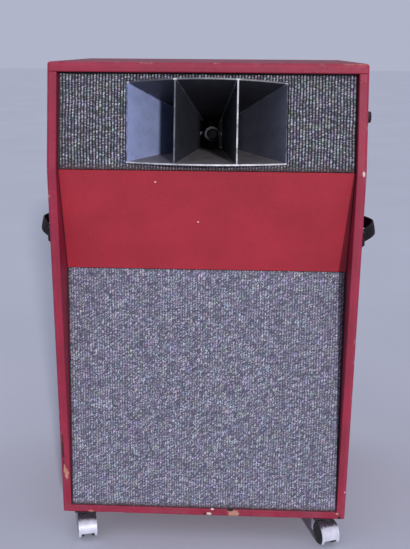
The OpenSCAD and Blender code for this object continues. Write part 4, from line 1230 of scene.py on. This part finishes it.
@dataclass
class Studio:
    """Floor, light and the camera of the photograph."""

    focal_px: float = 779.78
    image_h: int = 549
    sensor: float = 36.0
    camera_at: Point = (0.06324, -1.82515, 1.09973)
    right: Point = (0.999106, 0.041746, 0.006688)
    up: Point = (-0.018105, 0.279509, 0.959972)
    back: Point = (0.038206, -0.959235, 0.280015)
    floor_tones: tuple[Colour, Colour] = ((200, 203, 218), (206, 209, 224))
    sky_tones: tuple[Colour, Colour] = ((0.27, 0.28, 0.32, 1.0), (0.50, 0.52, 0.60, 1.0))
    seen_sky: Colour = (177, 181, 201)
    sun_from: Point = (0.252, -0.926, 0.281)
    sun_colour: Point = (1.0, 0.985, 0.985)
    sun_strength: float = 2.3
    sun_width: float = math.radians(3.5)

    def build(self) -> None:
        """Makes the camera, the floor, the world and the key light."""
        self.camera()
        self.floor()
        self.world()
        self.key()
        bpy.context.scene.view_settings.view_transform = "Standard"

    def camera(self) -> None:
        """Puts the camera where the photograph was taken."""
        data = bpy.data.cameras.new("camera")
        data.sensor_width = self.sensor
        data.lens = self.focal_px / self.image_h * self.sensor
        camera = link("camera", data)
        axes = Matrix((self.right, self.up, self.back)).transposed()
        camera.matrix_world = Matrix.Translation(self.camera_at) @ axes.to_4x4()
        bpy.context.scene.camera = camera

    def floor(self) -> None:
        """Lays a wide pale floor."""
        t = Paint("floor_paint")
        shade = t.span(t.noise(0.8, 4.0), 0.3, 0.7)
        t.shade({"Base Color": t.mix(shade, *self.floor_tones), "Roughness": 0.9,
                 "Specular IOR Level": 0.1})
        bm = bmesh.new()
        bmesh.ops.create_circle(bm, cap_ends=True, cap_tris=False, radius=40.0, segments=96)
        solid("floor", bm, t.material)

    def world(self) -> None:
        """Sets a soft, even world, which the camera and mirrors see as one pale colour."""
        world = bpy.data.worlds.new("studio")
        world.use_nodes = True
        bpy.context.scene.world = world
        t = Tree(world.node_tree)
        height = t.axes(t.add("TexCoord").outputs["Generated"])["Z"]
        soft = t.mix(t.span(height, -0.2, 0.8), *self.sky_tones)
        ray = t.add("LightPath").outputs
        seen = t.math("MAXIMUM", ray["Is Camera Ray"], ray["Is Glossy Ray"])
        seen = t.math("MAXIMUM", seen, ray["Is Transmission Ray"])
        t.put(t.nodes["Background"].inputs["Color"], t.mix(seen, soft, self.seen_sky))

    def key(self) -> None:
        """Hangs one sun-like key light in front, to the right and a little above."""
        data = bpy.data.lights.new("key", "SUN")
        data.energy, data.angle, data.color = self.sun_strength, self.sun_width, self.sun_colour
        key = link("key", data)
        key.rotation_mode = "QUATERNION"
        key.rotation_quaternion = Vector(self.sun_from).to_track_quat("Z", "Y")
        key.location = Vector(self.sun_from) * 4


def main() -> None:
    """Loads the frame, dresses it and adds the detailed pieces."""
    logging.basicConfig(level=logging.INFO, format="%(name)s: %(message)s")
    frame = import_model()
    Studio().build()
    finishes = Finishes(Effects())
    finishes.dress(frame)
    shop = Shop(finishes)
    for maker in (
        GrilleCloth(shop, "horn_cloth", "horn_baffle", HORN, -0.0965, 0.098,
                    window=(0.1664, 0.0839)),
        GrilleCloth(shop, "bass_cloth", "bass_baffle", BASS, -0.5568, -0.0012,
                    cut_out=(-0.2807, 0.178)),
        StrapHandle(shop, -1), StrapHandle(shop, 1), LevelKnob(shop),
        Hardware(shop, random.Random(7)),
    ):
        maker.build()


if __name__ == "__main__":
    main()
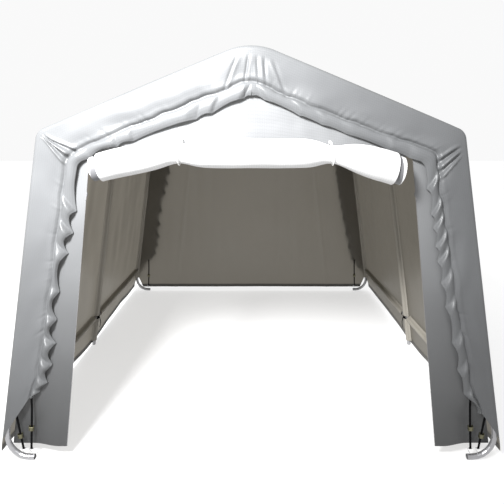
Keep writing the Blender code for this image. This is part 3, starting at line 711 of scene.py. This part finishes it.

────────────────────

§ The request
Reproduce the records in full, exactly as written.

§ Correct output
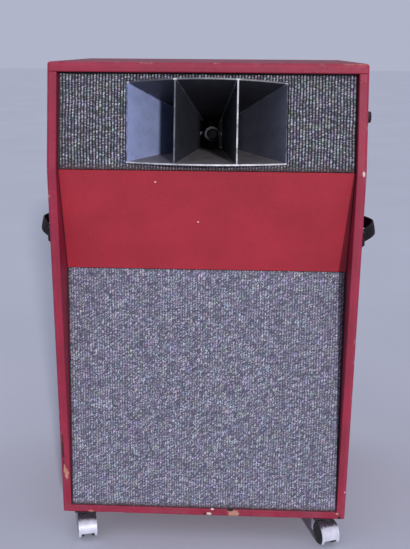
The OpenSCAD and Blender code for this object continues. Write part 4, from line 1230 of scene.py on. This part finishes it.
@dataclass
class Studio:
    """Floor, light and the camera of the photograph."""

    focal_px: float = 779.78
    image_h: int = 549
    sensor: float = 36.0
    camera_at: Point = (0.06324, -1.82515, 1.09973)
    right: Point = (0.999106, 0.041746, 0.006688)
    up: Point = (-0.018105, 0.279509, 0.959972)
    back: Point = (0.038206, -0.959235, 0.280015)
    floor_tones: tuple[Colour, Colour] = ((200, 203, 218), (206, 209, 224))
    sky_tones: tuple[Colour, Colour] = ((0.27, 0.28, 0.32, 1.0), (0.50, 0.52, 0.60, 1.0))
    seen_sky: Colour = (177, 181, 201)
    sun_from: Point = (0.252, -0.926, 0.281)
    sun_colour: Point = (1.0, 0.985, 0.985)
    sun_strength: float = 2.3
    sun_width: float = math.radians(3.5)

    def build(self) -> None:
        """Makes the camera, the floor, the world and the key light."""
        self.camera()
        self.floor()
        self.world()
        self.key()
        bpy.context.scene.view_settings.view_transform = "Standard"

    def camera(self) -> None:
        """Puts the camera where the photograph was taken."""
        data = bpy.data.cameras.new("camera")
        data.sensor_width = self.sensor
        data.lens = self.focal_px / self.image_h * self.sensor
        camera = link("camera", data)
        axes = Matrix((self.right, self.up, self.back)).transposed()
        camera.matrix_world = Matrix.Translation(self.camera_at) @ axes.to_4x4()
        bpy.context.scene.camera = camera

    def floor(self) -> None:
        """Lays a wide pale floor."""
        t = Paint("floor_paint")
        shade = t.span(t.noise(0.8, 4.0), 0.3, 0.7)
        t.shade({"Base Color": t.mix(shade, *self.floor_tones), "Roughness": 0.9,
                 "Specular IOR Level": 0.1})
        bm = bmesh.new()
        bmesh.ops.create_circle(bm, cap_ends=True, cap_tris=False, radius=40.0, segments=96)
        solid("floor", bm, t.material)

    def world(self) -> None:
        """Sets a soft, even world, which the camera and mirrors see as one pale colour."""
        world = bpy.data.worlds.new("studio")
        world.use_nodes = True
        bpy.context.scene.world = world
        t = Tree(world.node_tree)
        height = t.axes(t.add("TexCoord").outputs["Generated"])["Z"]
        soft = t.mix(t.span(height, -0.2, 0.8), *self.sky_tones)
        ray = t.add("LightPath").outputs
        seen = t.math("MAXIMUM", ray["Is Camera Ray"], ray["Is Glossy Ray"])
        seen = t.math("MAXIMUM", seen, ray["Is Transmission Ray"])
        t.put(t.nodes["Background"].inputs["Color"], t.mix(seen, soft, self.seen_sky))

    def key(self) -> None:
        """Hangs one sun-like key light in front, to the right and a little above."""
        data = bpy.data.lights.new("key", "SUN")
        data.energy, data.angle, data.color = self.sun_strength, self.sun_width, self.sun_colour
        key = link("key", data)
        key.rotation_mode = "QUATERNION"
        key.rotation_quaternion = Vector(self.sun_from).to_track_quat("Z", "Y")
        key.location = Vector(self.sun_from) * 4


def main() -> None:
    """Loads the frame, dresses it and adds the detailed pieces."""
    logging.basicConfig(level=logging.INFO, format="%(name)s: %(message)s")
    frame = import_model()
    Studio().build()
    finishes = Finishes(Effects())
    finishes.dress(frame)
    shop = Shop(finishes)
    for maker in (
        GrilleCloth(shop, "horn_cloth", "horn_baffle", HORN, -0.0965, 0.098,
                    window=(0.1664, 0.0839)),
        GrilleCloth(shop, "bass_cloth", "bass_baffle", BASS, -0.5568, -0.0012,
                    cut_out=(-0.2807, 0.178)),
        StrapHandle(shop, -1), StrapHandle(shop, 1), LevelKnob(shop),
        Hardware(shop, random.Random(7)),
    ):
        maker.build()


if __name__ == "__main__":
    main()
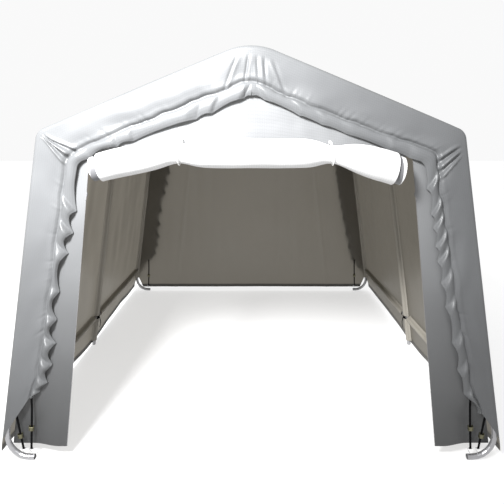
Keep writing the Blender code for this image. This is part 3, starting at line 711 of scene.py. This part finishes it.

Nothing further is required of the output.